DATASET SECTION »
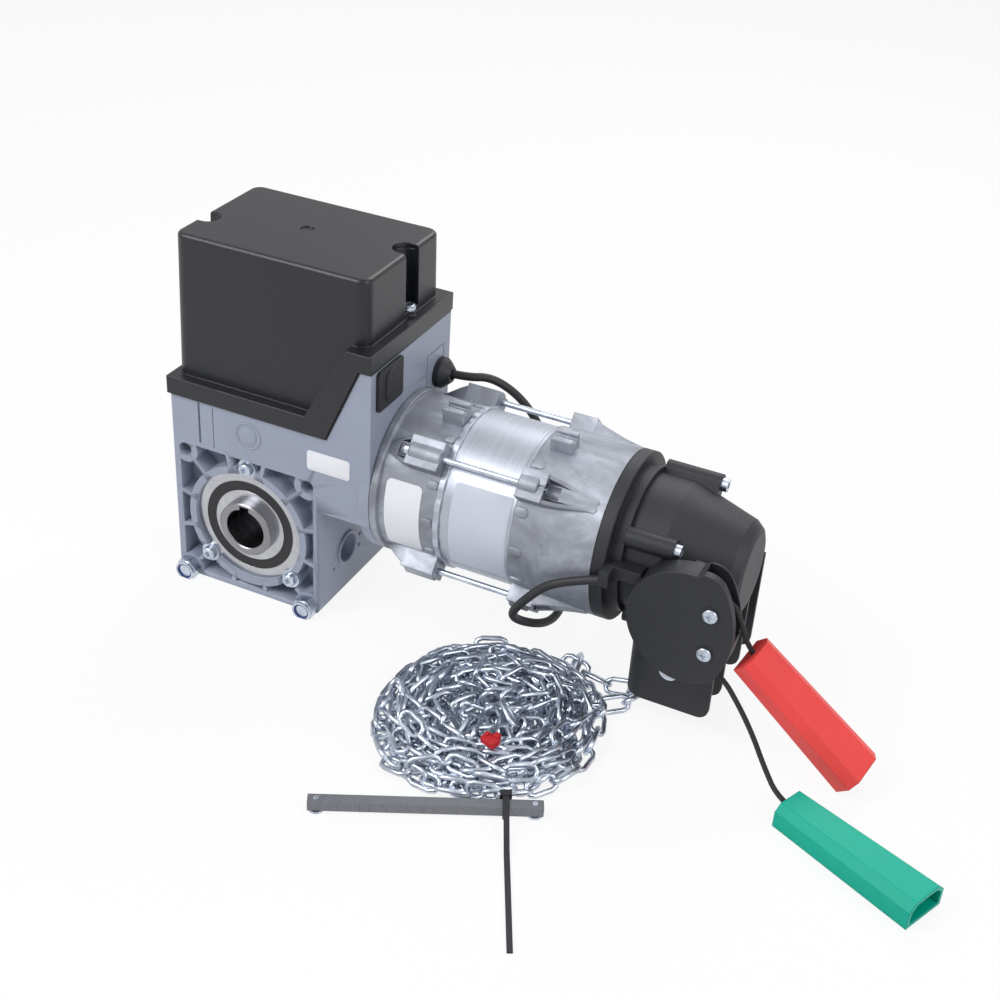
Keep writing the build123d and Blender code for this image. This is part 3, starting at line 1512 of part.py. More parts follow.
# Safety switch cable: out of the gland, behind and under the motor, up to the end ring
cable_end_x = casting_rear_end_x + ring_width + 3.0
cable_points = [
    (64.0, gland_place[0], gland_place[1]),
    (97.5, gland_place[0], gland_place[1]),
    (113.0, 93.0, 90.5),
    (133.0, 104.5, 70.0),
    (152.0, 105.0, 35.0),
    (169.0, 93.0, -2.5),
    (183.0, 60.0, -18.0),
    (189.0, 24.0, -18.0),
    (173.5, -8.5, 3.5),
    (186.0, -10.0, 23.5),
    (201.0, -7.5, 38.5),
    (cable_end_x, -5.6, 47.0),
]
with BuildPart() as switch_cable:
    with BuildLine() as cable_path:
        route(cable_points, cable_radius)
    with BuildSketch(Plane(origin=cable_path.line @ 0, z_dir=cable_path.line % 0)):
        Circle(cable_radius)
    sweep(path=cable_path.line)
    add(release_base.part, mode=Mode.SUBTRACT)
save(switch_cable, "switch_cable")

# Heap of chain on the floor, with its clip
heap_outline = (
    (117, -69), (113, -50), (121, -24), (120, -5), (127, 8), (149, 14), (171, 23), (194, 29), (214, 26),
    (229, 5), (242, -30), (241, -58), (234, -83), (214, -94), (185, -105), (168, -111), (147, -108), (130, -92),
)
heap_centre = (180, -42)
heap_height = 22.0
heap_top = 0.78
with BuildPart() as heap_form:
    with BuildSketch(Plane.XY.offset(floor_z)):
        with BuildLine():
            Polyline(*heap_outline, close=True)
        make_face()
    with BuildSketch(Plane.XY.offset(floor_z + heap_height)):
        with BuildLine():
            Polyline(
                *[tuple(c + heap_top * (v - c) for v, c in zip(p, heap_centre)) for p in heap_outline],
                close=True,
            )
        make_face()
    loft()

# Flat shaft key with two small screws, on the strap of a cable tie
strap = 1.1
strap_width = 3.4
key_centre = (182.5, -116.6)
key_angle = 26.57
key_z = floor_z + strap + key_side / 2
key_plane = Plane(origin=(key_centre[0], key_centre[1], key_z)).rotated((0, 0, key_angle))
key_screw_radius = 1.5
key_screw_head_radius = 4.2
key_screw_places = ((-key_length / 2 + 4.5, 0), (key_length / 2 - 4.5, 0))
with BuildPart() as shaft_key:
    with BuildSketch(key_plane.offset(-key_side / 2)):
        Rectangle(key_length, key_side)
    extrude(amount=key_side)
    chamfer(shaft_key.edges(), length=0.3)
    with BuildSketch(key_plane.offset(-key_side / 2)):
        with Locations(*key_screw_places):
            Circle(key_screw_radius)
    extrude(amount=key_side, mode=Mode.SUBTRACT)
save(shaft_key, "shaft_key")

with BuildPart() as key_screws:
    with BuildSketch(key_plane.offset(-key_side / 2 - strap)):
        with Locations(*key_screw_places):
            Circle(key_screw_head_radius)
    extrude(amount=strap)
    with BuildSketch(key_plane.offset(-key_side / 2)):
        with Locations(*key_screw_places):
            Circle(key_screw_radius)
    extrude(amount=key_side + 0.4)
save(key_screws, "key_screws")

tie_along_key = 41.0
tie_plane = Plane(
    origin=key_plane.from_local_coords(Vector(tie_along_key, 0, floor_z - key_z)),
    x_dir=key_plane.y_dir * -1,
    z_dir=key_plane.x_dir * -1,
)
tie_near = -key_side / 2 - running_gap
tie_far = key_side / 2 + running_gap
tie_top = strap + key_side
tie_length = 92.0
with BuildPart() as cable_tie:
    with BuildSketch(tie_plane):
        with BuildLine():
            Polyline(
                (tie_near - strap, 0),
                (tie_far + strap, 0),
                (tie_far + strap, tie_top + strap),
                (tie_near - strap, tie_top + strap),
                close=True,
            )
        make_face()
        with BuildLine():
            Polyline(
                (tie_near, strap),
                (tie_far, strap),
                (tie_far, tie_top),
                (tie_near, tie_top),
                close=True,
            )
        make_face(mode=Mode.SUBTRACT)
    extrude(amount=strap_width / 2, both=True)
    with BuildSketch(tie_plane):
        with BuildLine():
            Polyline(
                (tie_near - strap - 4.2, 0.4),
                (tie_near - strap, 0.4),
                (tie_near - strap, tie_top + strap + 0.6),
                (tie_near - strap - 4.2, tie_top + strap + 0.6),
                close=True,
            )
        make_face()
    extrude(amount=3.1, both=True)
    with BuildSketch(tie_plane):
        with BuildLine():
            Polyline(
                (tie_far + strap, tie_top),
                (tie_far + strap, tie_top + strap),
                (28, strap + 0.3),
                (tie_length, strap),
                (tie_length, 0),
                (28, 0),
                close=True,
            )
        make_face()
    extrude(amount=strap_width / 2 - 0.2, both=True)
save(cable_tie, "cable_tie")

# Hand chain: over the wheel, down both channels and along the floor into the heap
chain_floor_z = floor_z + chain_tube_radius + 0.2
wheel_run = chain_pitch_radius + chain_gap
front_strand = motor_y - wheel_run
rear_strand = motor_y + wheel_run
with BuildPart() as hand_chain:
    with BuildLine() as chain_path:
        FilletPolyline(
            (218.0, 20.6, chain_floor_z),
            (chain_wheel_x, front_strand, chain_floor_z),
            (chain_wheel_x, front_strand, motor_z),
            radius=10.5,
        )
        ThreePointArc(
            (chain_wheel_x, front_strand, motor_z),
            (chain_wheel_x, motor_y, motor_z + wheel_run),
            (chain_wheel_x, rear_strand, motor_z),
        )
        FilletPolyline(
            (chain_wheel_x, rear_strand, motor_z),
            (chain_wheel_x, rear_strand, chain_floor_z),
            (228, 56, chain_floor_z),
            (205.5, 26.7, chain_floor_z),
            radius=[10.5, 30.0],
        )
    with BuildSketch(Plane(origin=chain_path.line @ 0, z_dir=chain_path.line % 0)):
        Circle(chain_tube_radius)
    sweep(path=chain_path.line)
save(hand_chain, "hand_chain")

with BuildPart() as chain_pile:
    add(heap_form.part)
    add(hand_chain.part, mode=Mode.SUBTRACT)
    add(shaft_key.part, mode=Mode.SUBTRACT)
    add(cable_tie.part, mode=Mode.SUBTRACT)
save(chain_pile, "chain_pile")

with BuildPart() as chain_clip:
    with BuildSketch(Plane.XY.offset(floor_z + heap_height)):
        with Locations((198, -75)):
            RectangleRounded(9, 6, 1)
    extrude(amount=4)
save(chain_clip, "chain_clip")
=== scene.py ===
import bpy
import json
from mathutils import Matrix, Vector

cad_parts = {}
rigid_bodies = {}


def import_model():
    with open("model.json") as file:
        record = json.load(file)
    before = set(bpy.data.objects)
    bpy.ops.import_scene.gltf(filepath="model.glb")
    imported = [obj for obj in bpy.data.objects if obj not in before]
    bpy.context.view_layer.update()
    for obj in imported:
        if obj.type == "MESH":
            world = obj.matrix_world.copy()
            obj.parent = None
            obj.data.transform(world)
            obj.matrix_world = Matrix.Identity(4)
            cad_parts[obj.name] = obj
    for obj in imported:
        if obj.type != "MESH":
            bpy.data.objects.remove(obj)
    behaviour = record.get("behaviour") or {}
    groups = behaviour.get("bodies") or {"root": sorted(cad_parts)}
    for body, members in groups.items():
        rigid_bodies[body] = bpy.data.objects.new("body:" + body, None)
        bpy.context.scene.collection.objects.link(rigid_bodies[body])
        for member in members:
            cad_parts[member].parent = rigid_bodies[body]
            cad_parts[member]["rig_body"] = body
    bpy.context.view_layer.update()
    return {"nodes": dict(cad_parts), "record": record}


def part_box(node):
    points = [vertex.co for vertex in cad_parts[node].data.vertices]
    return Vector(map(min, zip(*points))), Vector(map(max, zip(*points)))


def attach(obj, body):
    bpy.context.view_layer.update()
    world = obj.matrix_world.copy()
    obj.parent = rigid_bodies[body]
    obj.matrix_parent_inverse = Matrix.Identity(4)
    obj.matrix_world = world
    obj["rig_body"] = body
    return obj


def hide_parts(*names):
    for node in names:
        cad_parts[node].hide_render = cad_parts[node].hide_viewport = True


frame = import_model()

import json
import math

import bmesh
import bpy
import numpy as np
from bpy.props import FloatProperty, FloatVectorProperty, IntProperty, PointerProperty
from mathutils import Matrix, Vector

bl_info = {
    "name": "Industrial door operator",
    "version": (1, 0, 0),
    "blender": (4, 5, 0),
    "location": "3D View > Sidebar > Door operator",
    "description": "Dresses the packed door operator with its castings' details, chain, cords, plates and finishes",
    "category": "Object",
}

MM = 0.001
FULL_TURN = 2 * math.pi

# The motor's axis and the floor in millimetres, and the angles of the motor's four rods
AXIS_Y = 46.9
AXIS_Z = 43.0
MOTOR = (0.0, AXIS_Y, AXIS_Z)
FLOOR_Z = -46.4
CORNERS = (45, 135, 225, 315)

# The camera that was fitted to the photograph: its directions, and its place in metres
CAMERA_RIGHT = (0.9013, 0.42943, 0.05694)
CAMERA_BACK = (0.33454, -0.77352, 0.53828)
CAMERA_PLACE = (0.44329, -0.65083, 0.52523)

# Routes of the free cords, in metres, as in the part's source
RED_ROUTE = (
    (0.2680, 0.0015, 0.0470), (0.2930, 0.0018, 0.0570), (0.3015, 0.0056, 0.0365),
    (0.3052, 0.0072, 0.0244), (0.3135, 0.0069, 0.0170),
)
GREEN_ROUTE = (
    (0.2669, 0.0006, 0.0213), (0.2945, 0.0002, 0.0075), (0.3090, -0.0040, -0.0070),
    (0.3200, -0.0095, -0.0185), (0.3290, -0.0125, -0.0330), (0.3420, -0.0260, -0.0395),
    (0.3558, -0.0321, -0.0395),
)
CABLE_ROUTE = (
    (0.0640, 0.0814, 0.0907), (0.0975, 0.0814, 0.0907), (0.1130, 0.0930, 0.0905),
    (0.1330, 0.1045, 0.0700), (0.1520, 0.1050, 0.0350), (0.1690, 0.0930, -0.0025),
    (0.1830, 0.0600, -0.0180), (0.1890, 0.0240, -0.0180), (0.1735, -0.0085, 0.0035),
    (0.1860, -0.0100, 0.0235), (0.2010, -0.0075, 0.0385), (0.2274, -0.0056, 0.0470),
)

# Outline and middle of the chain heap on the floor, in millimetres
HEAP_OUTLINE = (
    (117, -69), (113, -50), (127, -24), (120, -5), (127, 8), (149, 14), (171, 23), (194, 29), (214, 26),
    (229, 5), (242, -30), (241, -58), (234, -83), (214, -94), (185, -105), (168, -117), (147, -110), (140, -88),
)
HEAP_CENTRE = (180.0, -42.0)

# The gearcase in millimetres: small holes and large port (y, z), and the sections of the turned rings
CASE_HOLES = ((17.4, -23.5), (46.9, -22.8), (48.2, -15.2))
CASE_PORT = (32.2, -16.0)
PORT_RIM = ((10.9, -0.6), (10.9, 0.9), (10.4, 1.3), (9.4, 1.3), (8.9, 0.9), (8.7, -0.6))
ROUND_BOSS = (2.7, 63.7)
BOSS_RING = ((8.6, -0.3), (8.6, 0.35), (8.3, 0.55), (7.8, 0.55), (7.5, 0.35), (7.5, -0.3))
# Middle (y, z), width and height of the three grooves beside the cable gland
GLAND_GROOVES = ((66.0, 97.0, 0.9, 20.0), (86.0, 97.0, 0.9, 20.0), (76.0, 107.0, 20.9, 0.9))

# The motor in millimetres. Fins: places along it, foot, crests, and offsets from the lug's middle
FRONT_FIN = ((87.0, 92.0, 98.0, 103.0), 45.5, (47.0, 49.4, 52.9, 55.6), (2.0, 4.2, 6.4, 7.3))
REAR_FIN = ((183.5, 190.0, 200.0, 213.0), 47.5, (55.6, 53.6, 51.2, 49.0), (7.3, 6.6, 4.6, 1.8))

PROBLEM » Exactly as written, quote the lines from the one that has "add(cable_tie.part, mode=Mode.SUBTRACT)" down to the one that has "before = set(bpy.data.objects)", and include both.

FINAL RESULT »
    add(cable_tie.part, mode=Mode.SUBTRACT)
save(chain_pile, "chain_pile")

with BuildPart() as chain_clip:
    with BuildSketch(Plane.XY.offset(floor_z + heap_height)):
        with Locations((198, -75)):
            RectangleRounded(9, 6, 1)
    extrude(amount=4)
save(chain_clip, "chain_clip")
=== scene.py ===
import bpy
import json
from mathutils import Matrix, Vector

cad_parts = {}
rigid_bodies = {}


def import_model():
    with open("model.json") as file:
        record = json.load(file)
    before = set(bpy.data.objects)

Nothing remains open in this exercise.